## Do this
Set down the lines from the one containing "attach(piece, bodies[0])" to the one containing "(x, -self.centre, 0))", both lines included, exactly as they stand and with no other lines.

Entries with model source code
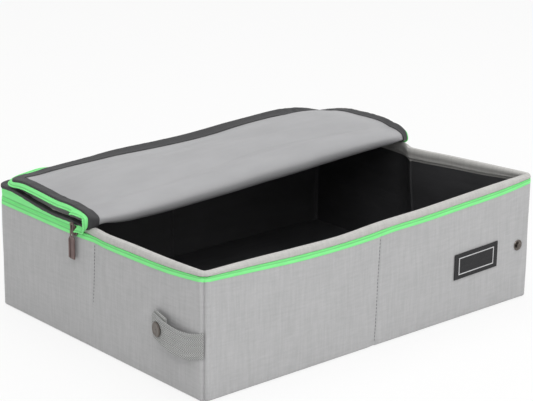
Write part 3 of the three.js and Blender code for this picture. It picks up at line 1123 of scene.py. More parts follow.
@dataclass(frozen=True)
class Walls:
    """The four soft walls: skin, zip tape, rim, lining and boards, split where the box folds."""

    reach: float = 12.0
    centre: float = 10.0
    long_board: Pair = (2.0, 188.0)
    end_board: Pair = (4.0, 138.0)
    board_spacing: float = 8.0
    stitch: float = 2.1
    stitch_pitch: float = 3.4
    stitch_span: Pair = (5.0, 101.0)
    stitch_proud: float = 0.12
    stitch_radius: float = 0.42
    nested: Pair = (0.985, 0.5)

    def nodes(self, wall: str, kind: str) -> dict[str, tuple[str, ...]]:
        """Solids that the layers of a wall, or of half an end, stand for."""
        return {"skin": (f"{wall}_{kind}_skin",), "tape": (f"{wall}_zip_tape",),
                "rim": (f"{wall}_{kind}_rim",), "lining": (f"{wall}_{kind}_lining",)}

    def long_wall(self, side: str, place: Place) -> WallPiece:
        """One long wall."""
        nodes, fold = self.nodes(side, "wall"), (PLAN.at_x(place, 0),)
        return WallPiece(f"{side}_wall", PLAN.span(place), (side,), nodes, fold)

    def end_half(self, half: str, first: float, last: float) -> WallPiece:
        """One half of an end wall."""
        return WallPiece(f"{half}_end", (first, last), (half,), self.nodes(half, "end"))

    def centre_fold(self, side: str, x: float, place: Place, first: float, last: float) -> WallPiece:
        """Cloth across the fold of an end wall.

        Args:
            side: Which end, left or right.
            x: Its place along X.
            place: Its stretch of the plan.
            first: Where it begins, along Y.
            last: Where it ends.

        Returns:
            The stretch.
        """
        span = PLAN.at_y(place, first), PLAN.at_y(place, last)
        turn = (x, self.centre), (x, -self.centre)
        bodies = f"{side}_rear", f"{side}_front"
        return WallPiece(f"{side}_centre_fold", span, bodies, {}, (PLAN.at_y(place, 0),), turn)

    def pieces(self) -> list[WallPiece]:
        """List the stretches of the walls.

        Returns:
            The stretches, in order round the box.
        """
        y, c, x0 = HALF_Y - CORNER - self.reach, self.centre, HALF_X
        right, left, open_corner = Place.RIGHT, Place.LEFT, Place.FRONT_LEFT
        first, last = PLAN.start(Place.FRONT_RIGHT), PLAN.span(Place.REAR_RIGHT)[1]
        open_span, open_seam = PLAN.span(open_corner), (PLAN.middle(open_corner),)
        return [
            self.long_wall("front", Place.FRONT),
            WallPiece("front_right_corner", (first, PLAN.at_y(right, -y)), ("right_front", "front"), {},
                      (PLAN.middle(Place.FRONT_RIGHT),), ((x0, -y), (x0, -HALF_Y))),
            self.end_half("right_front", PLAN.at_y(right, -y), PLAN.at_y(right, -c)),
            self.centre_fold("right", x0, right, -c, c),
            self.end_half("right_rear", PLAN.at_y(right, c), PLAN.at_y(right, y)),
            WallPiece("rear_right_corner", (PLAN.at_y(right, y), last), ("back", "right_rear"), {},
                      (PLAN.middle(Place.REAR_RIGHT),), ((x0, HALF_Y), (x0, y))),
            self.long_wall("back", Place.BACK),
            WallPiece("rear_left_corner", (PLAN.start(Place.REAR_LEFT), PLAN.at_y(left, y)),
                      ("back", "left_rear"), {}, (PLAN.middle(Place.REAR_LEFT),),
                      ((-x0, HALF_Y), (-x0, y))),
            self.end_half("left_rear", PLAN.at_y(left, y), PLAN.at_y(left, c)),
            self.centre_fold("left", -x0, left, c, -c),
            self.end_half("left_front", PLAN.at_y(left, -c), PLAN.span(left)[1]),
            WallPiece("front_left_corner", open_span, ("front",), {}, open_seam),
            WallPiece("front_left_corner_lap", open_span, ("left_front",), {}, open_seam, None,
                      *self.nested),
        ]

    def boards(self) -> None:
        """Stiffening boards inside the walls, hung like the cloth round them."""
        spans = []
        near, far = self.long_board
        for side, place in (("front", Place.FRONT), ("back", Place.BACK)):
            for letter, ends in (("a", (-far, -near)), ("b", (near, far))):
                spans.append((f"{side}_wall_board_{letter}", side, [PLAN.at_x(place, x) for x in ends]))
        near, far = self.end_board
        for side, place in (("right", Place.RIGHT), ("left", Place.LEFT)):
            for half, ends in (("rear", (near, far)), ("front", (-far, -near))):
                body = f"{side}_{half}"
                spans.append((f"{body}_end_board", body, [PLAN.at_y(place, y) for y in ends]))
        for node, body, ends in spans:
            s = between(min(ends), max(ends), self.board_spacing)
            rings, weave = PLAN.sweep(s, LAYERS.board(), 0.0)
            on(Cloth().tube(rings, weave).build(f"{node}_sheet", BOARD), body, node)

    def build(self) -> None:
        """Make every stretch and log it."""
        for piece in self.pieces():
            made = piece.build()
            LOG.info("%s: %d pieces", piece.name, len(made))
        self.boards()
        self.stitching()
        LOG.info("walls: boards and stitching")

    def stitching(self) -> None:
        """Stitched fold lines down the middle of each wall."""
        rows = (
            ("front_fold_stitching", (0.0, -HALF_Y), (0.0, -1.0), ("front",), 0, DRAPE.front_crease),
            ("back_fold_stitching", (0.0, HALF_Y), (0.0, 1.0), ("back",), 0, None),
            ("left_fold_stitching", (-HALF_X, 0.0), (-1.0, 0.0), ("left_rear", "left_front"), 1,
             DRAPE.left_crease),
            ("right_fold_stitching", (HALF_X, 0.0), (1.0, 0.0), ("right_rear", "right_front"), 1, None),
        )
        for name, (x, y), (nx, ny), bodies, along, crease in rows:
            cloth = Cloth()
            out = np.array((nx, ny, 0.0))
            for z in np.arange(*self.stitch_span, self.stitch_pitch):
                ends = np.array(((x, y, z), (x, y, z + self.stitch))) + self.stitch_proud * out
                if crease:
                    ends[:, along] += DRAPE.crease(crease, ends[:, 2])
                start, end = DRAPE.hang(ends)
                cloth.capsule(start, end, self.stitch_radius, out)
            piece = cloth.build(name, STITCH)
            if len(bodies) == 1:
                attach(piece, bodies[0])
            else:
                across(piece, *bodies, (x, self.centre, 0), (x, -self.centre, 0))


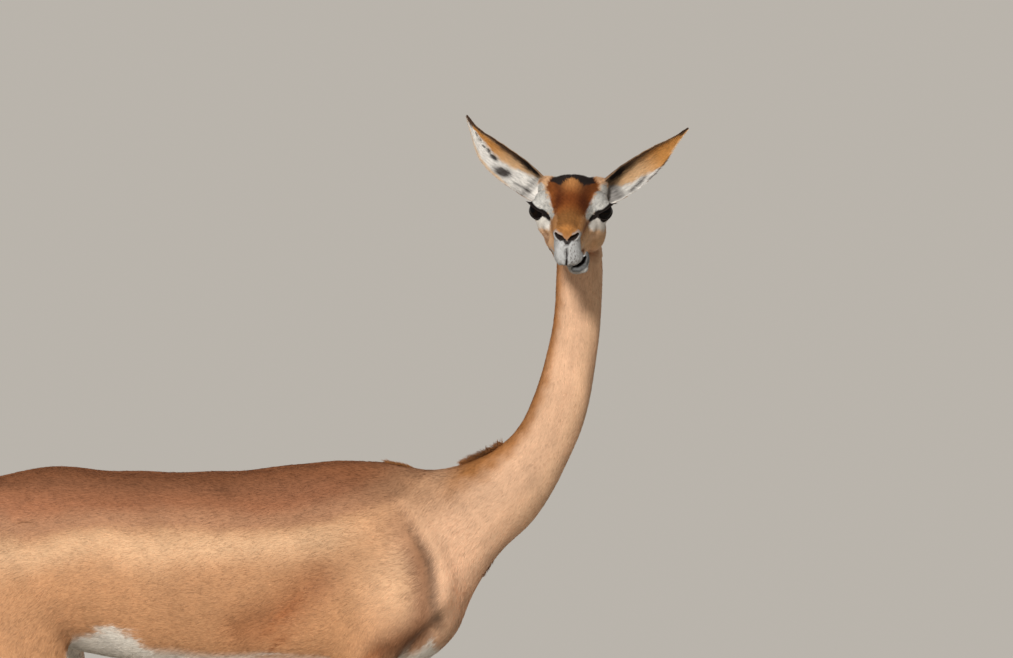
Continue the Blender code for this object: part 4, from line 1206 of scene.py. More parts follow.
def ear_colour(side, share, across, inside, points):
    """Markings of the ears: a dark upper edge, a tan band, white hair with dark streaks."""
    t, a = share, across
    leaf = np.stack([t * 3, a], 1)
    marks = np.array(EAR_MARKS[side])
    streak = wobble(np.stack([t * 20, a * 23], 1), 2.0, 43)
    fine = 0.04 * streak + 0.03 * wobble(points, 6, 41)
    dark_edge = np.interp(t, marks[:, 0], marks[:, 1]) + fine
    tan_edge = np.interp(t, marks[:, 0], marks[:, 2]) + fine
    cup = mix(EAR_WHITE, GREY_WHITE, np.clip(0.2 + 0.35 * streak, 0, 1))
    outer = ramp(t, 0.3, 0.62) * ramp(a, 0.75, 0.35)
    tan = mix(colour(0.62, 0.41, 0.23), colour(0.54, 0.26, 0.075), outer)
    cup = mix(cup, tan * (1 + 0.10 * streak)[:, None], ramp(a - tan_edge, -0.10, 0.10))
    brown = colour(0.125, 0.072, 0.045) if side == "right" else colour(0.21, 0.125, 0.075)
    edge = mix(DARK, brown, ramp(t, 0.18, 0.40))
    cup = mix(cup, edge, ramp(a - dark_edge, -0.16, 0.12) * ramp(t, 0.02, 0.06))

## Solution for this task
                attach(piece, bodies[0])
            else:
                across(piece, *bodies, (x, self.centre, 0), (x, -self.centre, 0))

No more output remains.